= Source excerpt =
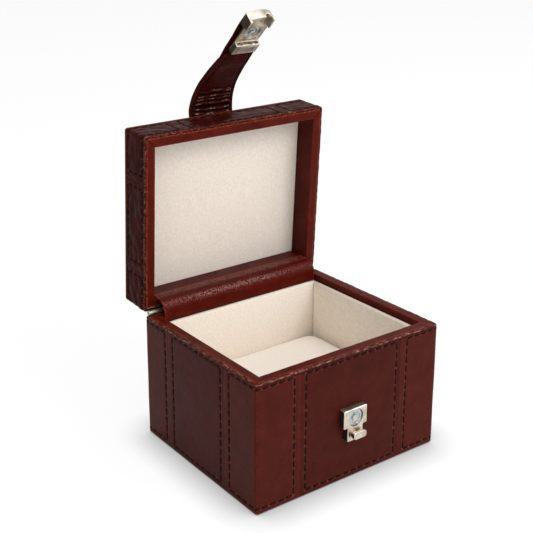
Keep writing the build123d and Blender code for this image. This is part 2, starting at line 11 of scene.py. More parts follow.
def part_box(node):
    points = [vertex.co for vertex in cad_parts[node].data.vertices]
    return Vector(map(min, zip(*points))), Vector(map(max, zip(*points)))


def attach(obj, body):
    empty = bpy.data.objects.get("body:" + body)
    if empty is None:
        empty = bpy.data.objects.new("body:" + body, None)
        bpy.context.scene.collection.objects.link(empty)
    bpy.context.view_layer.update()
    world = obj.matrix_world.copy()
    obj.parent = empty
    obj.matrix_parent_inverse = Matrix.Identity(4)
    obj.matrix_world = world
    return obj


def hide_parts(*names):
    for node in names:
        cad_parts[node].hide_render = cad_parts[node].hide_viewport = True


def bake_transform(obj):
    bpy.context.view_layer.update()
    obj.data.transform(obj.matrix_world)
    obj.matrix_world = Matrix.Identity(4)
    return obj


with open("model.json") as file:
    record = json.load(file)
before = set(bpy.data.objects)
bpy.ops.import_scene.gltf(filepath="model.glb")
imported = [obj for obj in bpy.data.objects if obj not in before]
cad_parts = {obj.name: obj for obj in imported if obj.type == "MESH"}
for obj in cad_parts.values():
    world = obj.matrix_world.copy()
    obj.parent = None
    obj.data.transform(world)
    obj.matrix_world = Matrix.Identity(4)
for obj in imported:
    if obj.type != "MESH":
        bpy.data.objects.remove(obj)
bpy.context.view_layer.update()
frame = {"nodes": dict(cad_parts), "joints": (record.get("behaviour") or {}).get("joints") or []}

bpy.ops.object.select_all(action="DESELECT")
MM = 0.001

# ----
# The view. A normal lens stands off the box's front left corner, a little
# above its open rim. Its axis is off the middle of what it shows.

view_width = 533
lens_in_pixels = 1037.7
axis_across, axis_down = 193.4, 178.0
camera_place = Vector((-271.1, -332.2, 248.8)) * MM
camera_heading, camera_drop, camera_roll = 33.62, 16.19, -0.97

scene = bpy.context.scene
scene.view_settings.view_transform = "Standard"

lens = bpy.data.cameras.new("camera")
lens.sensor_width = 36
lens.lens = lens.sensor_width * lens_in_pixels / view_width
lens.shift_x = 0.5 - axis_across / view_width
lens.shift_y = axis_down / view_width - 0.5
camera = bpy.data.objects.new("camera", lens)
scene.collection.objects.link(camera)
aim = Euler((math.radians(90 - camera_drop), 0, -math.radians(camera_heading)))
camera.matrix_world = (
    Matrix.Translation(camera_place)
    @ aim.to_matrix().to_4x4()
    @ Matrix.Rotation(math.radians(camera_roll), 4, "Z")
)
scene.camera = camera

# ----
# The studio. A white table and a white room, with a soft lamp in front on the
# right and weaker ones low in front, overhead and on both sides. The table is
# seen as white paper is, dark only where the box stands close over it.

table_white = (0.86, 0.86, 0.86, 1)
table_seen_shade = (0.15, 0.15, 0.15, 1)
table_glow = 0.90
contact_reach = 0.018
room_light = 0.34
lamp_aim = Vector((0, 0, 0.06))
lamps = {
    "soft_lamp": ((0.42, -1.10, 1.00), 0.80, 7.8),
    "low_lamp": ((-0.15, -1.20, 0.22), 0.55, 2.6),
    "top_lamp": ((0.05, -0.32, 1.22), 1.80, 8.0),
    "right_lamp": ((1.15, -0.45, 0.60), 0.80, 3.8),
    "left_lamp": ((-1.10, -0.55, 0.60), 0.50, 1.5),
}


def feed(tree, node, inputs):
    """Give a shader node its inputs, each a plain value or another node's output."""
    for socket, value in inputs.items():
        if isinstance(value, bpy.types.NodeSocket):
            tree.links.new(value, node.inputs[socket])
        else:
            node.inputs[socket].default_value = value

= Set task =
Extract all lines containing the word "model".

= Response =
with open("model.json") as file:
bpy.ops.import_scene.gltf(filepath="model.glb")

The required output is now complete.